───── PROVIDED MATERIAL ─────
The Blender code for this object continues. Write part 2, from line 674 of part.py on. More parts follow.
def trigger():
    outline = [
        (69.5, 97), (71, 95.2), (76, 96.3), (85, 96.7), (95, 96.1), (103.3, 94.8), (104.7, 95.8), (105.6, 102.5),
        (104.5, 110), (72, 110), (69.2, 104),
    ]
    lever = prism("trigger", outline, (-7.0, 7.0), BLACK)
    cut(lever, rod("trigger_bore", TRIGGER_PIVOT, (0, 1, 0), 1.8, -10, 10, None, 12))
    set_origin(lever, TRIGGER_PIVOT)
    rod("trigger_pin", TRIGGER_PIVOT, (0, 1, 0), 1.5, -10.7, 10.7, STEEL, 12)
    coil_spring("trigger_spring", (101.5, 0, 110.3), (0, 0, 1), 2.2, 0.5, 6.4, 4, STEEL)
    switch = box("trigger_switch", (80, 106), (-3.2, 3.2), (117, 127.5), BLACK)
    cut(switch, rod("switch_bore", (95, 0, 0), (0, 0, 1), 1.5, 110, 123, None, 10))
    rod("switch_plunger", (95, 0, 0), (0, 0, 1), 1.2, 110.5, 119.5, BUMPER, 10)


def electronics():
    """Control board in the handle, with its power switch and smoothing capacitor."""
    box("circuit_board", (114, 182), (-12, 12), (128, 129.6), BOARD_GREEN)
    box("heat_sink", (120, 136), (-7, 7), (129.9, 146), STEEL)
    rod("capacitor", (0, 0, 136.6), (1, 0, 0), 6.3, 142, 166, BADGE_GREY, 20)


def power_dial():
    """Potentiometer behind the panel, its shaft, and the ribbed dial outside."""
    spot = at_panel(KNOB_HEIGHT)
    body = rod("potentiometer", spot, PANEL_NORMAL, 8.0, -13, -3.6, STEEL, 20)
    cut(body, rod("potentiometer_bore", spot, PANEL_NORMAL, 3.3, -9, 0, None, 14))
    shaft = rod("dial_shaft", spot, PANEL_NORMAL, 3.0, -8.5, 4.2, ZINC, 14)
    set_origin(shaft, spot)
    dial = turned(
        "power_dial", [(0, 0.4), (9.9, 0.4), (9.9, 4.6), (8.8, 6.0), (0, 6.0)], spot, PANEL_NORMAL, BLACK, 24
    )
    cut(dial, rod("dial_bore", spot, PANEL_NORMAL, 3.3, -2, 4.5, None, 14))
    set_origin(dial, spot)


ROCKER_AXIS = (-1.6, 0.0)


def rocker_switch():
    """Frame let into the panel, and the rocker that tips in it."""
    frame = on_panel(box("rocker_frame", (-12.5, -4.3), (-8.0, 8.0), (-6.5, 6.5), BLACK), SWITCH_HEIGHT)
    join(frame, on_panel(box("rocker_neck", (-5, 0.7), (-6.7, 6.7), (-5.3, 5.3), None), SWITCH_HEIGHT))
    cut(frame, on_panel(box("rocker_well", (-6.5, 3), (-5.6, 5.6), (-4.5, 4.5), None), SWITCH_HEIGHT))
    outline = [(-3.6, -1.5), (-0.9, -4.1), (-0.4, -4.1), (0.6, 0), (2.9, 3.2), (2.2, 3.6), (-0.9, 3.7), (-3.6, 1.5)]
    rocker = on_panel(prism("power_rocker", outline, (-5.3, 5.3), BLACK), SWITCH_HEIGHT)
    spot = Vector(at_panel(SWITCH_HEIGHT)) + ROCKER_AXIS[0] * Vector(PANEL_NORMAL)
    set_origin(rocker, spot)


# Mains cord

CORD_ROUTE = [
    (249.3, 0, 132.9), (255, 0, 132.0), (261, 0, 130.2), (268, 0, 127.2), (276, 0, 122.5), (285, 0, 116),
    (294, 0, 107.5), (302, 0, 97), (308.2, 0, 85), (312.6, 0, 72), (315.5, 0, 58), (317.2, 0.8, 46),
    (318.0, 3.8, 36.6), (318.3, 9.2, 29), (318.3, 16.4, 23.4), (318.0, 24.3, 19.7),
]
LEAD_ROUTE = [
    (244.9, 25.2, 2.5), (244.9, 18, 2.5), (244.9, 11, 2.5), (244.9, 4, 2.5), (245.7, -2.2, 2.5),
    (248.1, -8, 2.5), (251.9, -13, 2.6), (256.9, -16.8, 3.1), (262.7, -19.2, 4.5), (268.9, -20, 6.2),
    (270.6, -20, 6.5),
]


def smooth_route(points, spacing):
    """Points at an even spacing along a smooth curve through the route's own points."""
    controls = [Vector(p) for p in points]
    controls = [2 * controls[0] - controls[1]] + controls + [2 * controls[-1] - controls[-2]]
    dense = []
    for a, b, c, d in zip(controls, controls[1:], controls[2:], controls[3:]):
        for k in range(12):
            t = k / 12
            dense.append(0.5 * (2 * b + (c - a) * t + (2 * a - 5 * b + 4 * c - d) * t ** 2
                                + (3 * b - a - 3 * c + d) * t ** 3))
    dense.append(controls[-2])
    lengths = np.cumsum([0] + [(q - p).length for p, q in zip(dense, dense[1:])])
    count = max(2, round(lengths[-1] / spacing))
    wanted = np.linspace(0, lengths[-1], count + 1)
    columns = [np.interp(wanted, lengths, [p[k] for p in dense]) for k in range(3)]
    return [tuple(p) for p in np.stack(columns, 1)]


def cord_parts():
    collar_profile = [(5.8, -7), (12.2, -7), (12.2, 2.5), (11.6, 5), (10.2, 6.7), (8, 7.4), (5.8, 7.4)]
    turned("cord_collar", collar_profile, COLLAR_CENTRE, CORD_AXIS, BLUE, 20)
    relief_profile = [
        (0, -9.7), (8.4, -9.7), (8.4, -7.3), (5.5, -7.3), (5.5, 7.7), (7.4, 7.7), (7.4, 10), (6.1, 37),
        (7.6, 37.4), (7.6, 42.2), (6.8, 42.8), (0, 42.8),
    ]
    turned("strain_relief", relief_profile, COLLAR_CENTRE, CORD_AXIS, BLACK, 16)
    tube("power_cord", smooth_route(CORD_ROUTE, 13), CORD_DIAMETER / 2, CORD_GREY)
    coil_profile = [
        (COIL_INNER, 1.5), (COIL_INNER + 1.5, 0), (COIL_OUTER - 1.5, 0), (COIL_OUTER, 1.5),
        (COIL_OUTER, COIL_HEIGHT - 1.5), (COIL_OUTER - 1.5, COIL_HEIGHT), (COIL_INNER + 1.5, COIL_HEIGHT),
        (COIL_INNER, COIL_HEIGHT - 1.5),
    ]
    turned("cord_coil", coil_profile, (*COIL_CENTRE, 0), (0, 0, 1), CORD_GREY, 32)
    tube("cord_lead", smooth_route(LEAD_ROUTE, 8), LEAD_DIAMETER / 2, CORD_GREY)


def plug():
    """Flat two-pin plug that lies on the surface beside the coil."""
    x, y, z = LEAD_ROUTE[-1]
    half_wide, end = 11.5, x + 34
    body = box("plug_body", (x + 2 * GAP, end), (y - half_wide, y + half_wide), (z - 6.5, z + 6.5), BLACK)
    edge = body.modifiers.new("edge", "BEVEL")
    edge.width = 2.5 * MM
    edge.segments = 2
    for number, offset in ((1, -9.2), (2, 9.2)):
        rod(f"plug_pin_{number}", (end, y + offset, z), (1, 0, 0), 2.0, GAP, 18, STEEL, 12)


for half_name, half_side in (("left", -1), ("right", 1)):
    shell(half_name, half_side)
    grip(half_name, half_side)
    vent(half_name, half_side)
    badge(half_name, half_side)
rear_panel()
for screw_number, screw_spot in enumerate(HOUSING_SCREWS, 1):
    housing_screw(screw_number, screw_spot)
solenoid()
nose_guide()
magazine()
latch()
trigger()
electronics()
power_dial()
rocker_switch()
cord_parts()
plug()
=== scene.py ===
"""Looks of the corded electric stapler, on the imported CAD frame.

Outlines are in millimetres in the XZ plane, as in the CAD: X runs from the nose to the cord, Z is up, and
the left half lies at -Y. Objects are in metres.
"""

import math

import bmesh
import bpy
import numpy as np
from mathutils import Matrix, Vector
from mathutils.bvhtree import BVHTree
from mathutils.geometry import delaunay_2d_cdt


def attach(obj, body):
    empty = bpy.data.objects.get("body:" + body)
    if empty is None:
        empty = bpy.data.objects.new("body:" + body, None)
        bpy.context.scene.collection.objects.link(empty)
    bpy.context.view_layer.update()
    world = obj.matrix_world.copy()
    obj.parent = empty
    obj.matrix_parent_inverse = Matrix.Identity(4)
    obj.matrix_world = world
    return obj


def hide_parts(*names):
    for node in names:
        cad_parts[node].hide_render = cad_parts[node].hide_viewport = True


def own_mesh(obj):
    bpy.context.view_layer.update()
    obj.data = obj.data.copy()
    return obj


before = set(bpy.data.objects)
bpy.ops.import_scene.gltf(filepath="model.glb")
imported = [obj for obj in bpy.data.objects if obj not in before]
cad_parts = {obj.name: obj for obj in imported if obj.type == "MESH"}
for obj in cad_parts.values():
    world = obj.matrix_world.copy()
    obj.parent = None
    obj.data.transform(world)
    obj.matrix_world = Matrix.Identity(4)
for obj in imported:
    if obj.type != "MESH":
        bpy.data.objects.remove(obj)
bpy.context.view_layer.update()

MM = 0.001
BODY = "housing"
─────
───── PROVIDED MATERIAL ─────
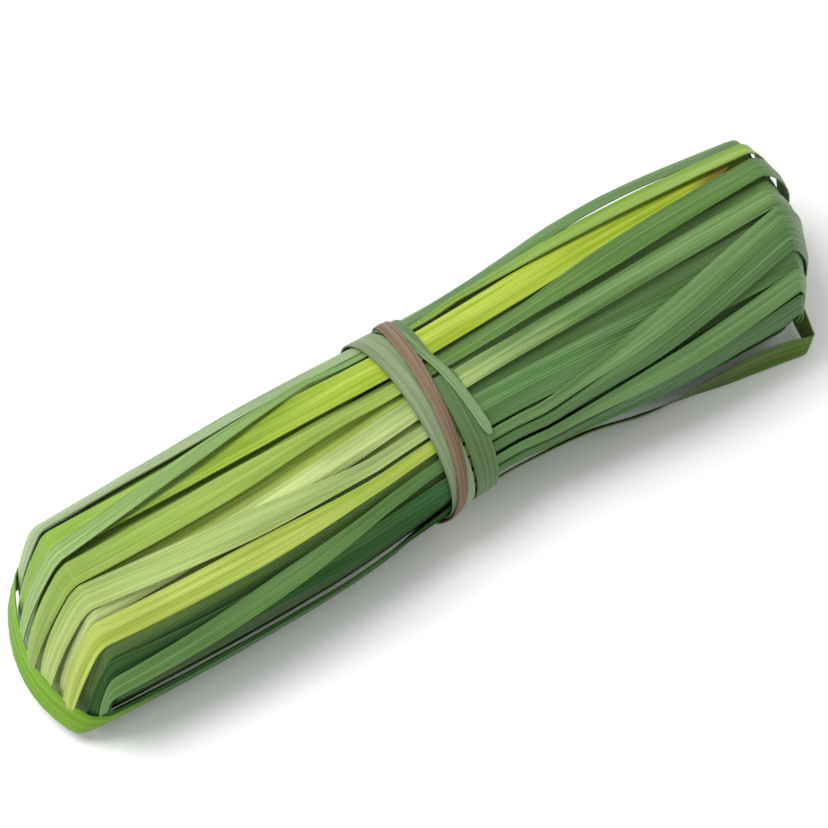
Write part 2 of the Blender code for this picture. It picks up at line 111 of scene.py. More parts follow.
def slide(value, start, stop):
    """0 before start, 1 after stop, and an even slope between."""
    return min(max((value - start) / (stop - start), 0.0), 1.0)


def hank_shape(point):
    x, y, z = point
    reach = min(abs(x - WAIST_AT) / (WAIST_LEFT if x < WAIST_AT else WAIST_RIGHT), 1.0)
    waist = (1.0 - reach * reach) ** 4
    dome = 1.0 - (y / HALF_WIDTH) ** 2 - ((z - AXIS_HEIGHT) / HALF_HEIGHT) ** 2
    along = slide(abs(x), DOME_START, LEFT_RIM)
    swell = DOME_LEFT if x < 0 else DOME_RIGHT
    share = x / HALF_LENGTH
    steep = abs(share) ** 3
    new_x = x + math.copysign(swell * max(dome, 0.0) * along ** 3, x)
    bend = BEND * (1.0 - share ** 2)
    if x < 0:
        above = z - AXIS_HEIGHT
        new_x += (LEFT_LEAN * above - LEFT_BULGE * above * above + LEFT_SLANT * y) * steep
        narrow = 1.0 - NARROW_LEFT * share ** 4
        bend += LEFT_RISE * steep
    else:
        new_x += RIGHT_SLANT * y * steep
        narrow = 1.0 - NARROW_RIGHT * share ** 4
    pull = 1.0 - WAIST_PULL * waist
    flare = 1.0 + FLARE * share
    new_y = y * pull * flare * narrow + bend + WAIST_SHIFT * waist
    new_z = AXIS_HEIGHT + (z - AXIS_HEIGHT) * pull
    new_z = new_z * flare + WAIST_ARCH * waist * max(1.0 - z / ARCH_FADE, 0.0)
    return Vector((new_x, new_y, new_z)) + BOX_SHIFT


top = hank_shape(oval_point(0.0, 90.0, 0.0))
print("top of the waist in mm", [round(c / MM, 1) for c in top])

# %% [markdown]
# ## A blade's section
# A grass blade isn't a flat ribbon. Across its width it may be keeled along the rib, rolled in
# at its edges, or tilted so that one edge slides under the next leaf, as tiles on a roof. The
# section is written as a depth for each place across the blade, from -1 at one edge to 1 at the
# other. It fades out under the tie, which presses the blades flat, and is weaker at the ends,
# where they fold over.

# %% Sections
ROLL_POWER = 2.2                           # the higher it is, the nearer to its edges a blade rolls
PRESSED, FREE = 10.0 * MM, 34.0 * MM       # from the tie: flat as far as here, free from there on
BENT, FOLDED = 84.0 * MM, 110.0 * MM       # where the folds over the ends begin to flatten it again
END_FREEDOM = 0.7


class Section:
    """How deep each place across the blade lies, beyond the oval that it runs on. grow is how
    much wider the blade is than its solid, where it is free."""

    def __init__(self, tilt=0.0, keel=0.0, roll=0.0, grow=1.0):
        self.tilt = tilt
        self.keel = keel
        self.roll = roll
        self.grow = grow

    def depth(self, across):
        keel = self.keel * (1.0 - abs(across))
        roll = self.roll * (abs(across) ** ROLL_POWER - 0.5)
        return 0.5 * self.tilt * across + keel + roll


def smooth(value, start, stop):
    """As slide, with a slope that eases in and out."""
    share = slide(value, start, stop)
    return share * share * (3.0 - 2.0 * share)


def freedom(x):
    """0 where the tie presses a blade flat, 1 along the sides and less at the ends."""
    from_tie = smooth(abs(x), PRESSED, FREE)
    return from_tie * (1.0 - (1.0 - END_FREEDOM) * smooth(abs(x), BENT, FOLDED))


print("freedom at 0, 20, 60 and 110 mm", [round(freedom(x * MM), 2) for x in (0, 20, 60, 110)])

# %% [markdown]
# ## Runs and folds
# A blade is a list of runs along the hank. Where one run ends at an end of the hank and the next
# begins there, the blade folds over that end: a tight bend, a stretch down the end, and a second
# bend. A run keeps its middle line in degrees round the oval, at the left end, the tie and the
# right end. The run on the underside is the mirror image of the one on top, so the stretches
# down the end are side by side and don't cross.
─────
> EXERCISE GOAL:
Produce only the lines from the line containing "Write part 2 of" through the line containing "for c in top])", inclusive of both, exactly as they stand in the entries above.

> RESPONSE TO THE EXERCISE:
Write part 2 of the Blender code for this picture. It picks up at line 111 of scene.py. More parts follow.
def slide(value, start, stop):
    """0 before start, 1 after stop, and an even slope between."""
    return min(max((value - start) / (stop - start), 0.0), 1.0)


def hank_shape(point):
    x, y, z = point
    reach = min(abs(x - WAIST_AT) / (WAIST_LEFT if x < WAIST_AT else WAIST_RIGHT), 1.0)
    waist = (1.0 - reach * reach) ** 4
    dome = 1.0 - (y / HALF_WIDTH) ** 2 - ((z - AXIS_HEIGHT) / HALF_HEIGHT) ** 2
    along = slide(abs(x), DOME_START, LEFT_RIM)
    swell = DOME_LEFT if x < 0 else DOME_RIGHT
    share = x / HALF_LENGTH
    steep = abs(share) ** 3
    new_x = x + math.copysign(swell * max(dome, 0.0) * along ** 3, x)
    bend = BEND * (1.0 - share ** 2)
    if x < 0:
        above = z - AXIS_HEIGHT
        new_x += (LEFT_LEAN * above - LEFT_BULGE * above * above + LEFT_SLANT * y) * steep
        narrow = 1.0 - NARROW_LEFT * share ** 4
        bend += LEFT_RISE * steep
    else:
        new_x += RIGHT_SLANT * y * steep
        narrow = 1.0 - NARROW_RIGHT * share ** 4
    pull = 1.0 - WAIST_PULL * waist
    flare = 1.0 + FLARE * share
    new_y = y * pull * flare * narrow + bend + WAIST_SHIFT * waist
    new_z = AXIS_HEIGHT + (z - AXIS_HEIGHT) * pull
    new_z = new_z * flare + WAIST_ARCH * waist * max(1.0 - z / ARCH_FADE, 0.0)
    return Vector((new_x, new_y, new_z)) + BOX_SHIFT


top = hank_shape(oval_point(0.0, 90.0, 0.0))
print("top of the waist in mm", [round(c / MM, 1) for c in top])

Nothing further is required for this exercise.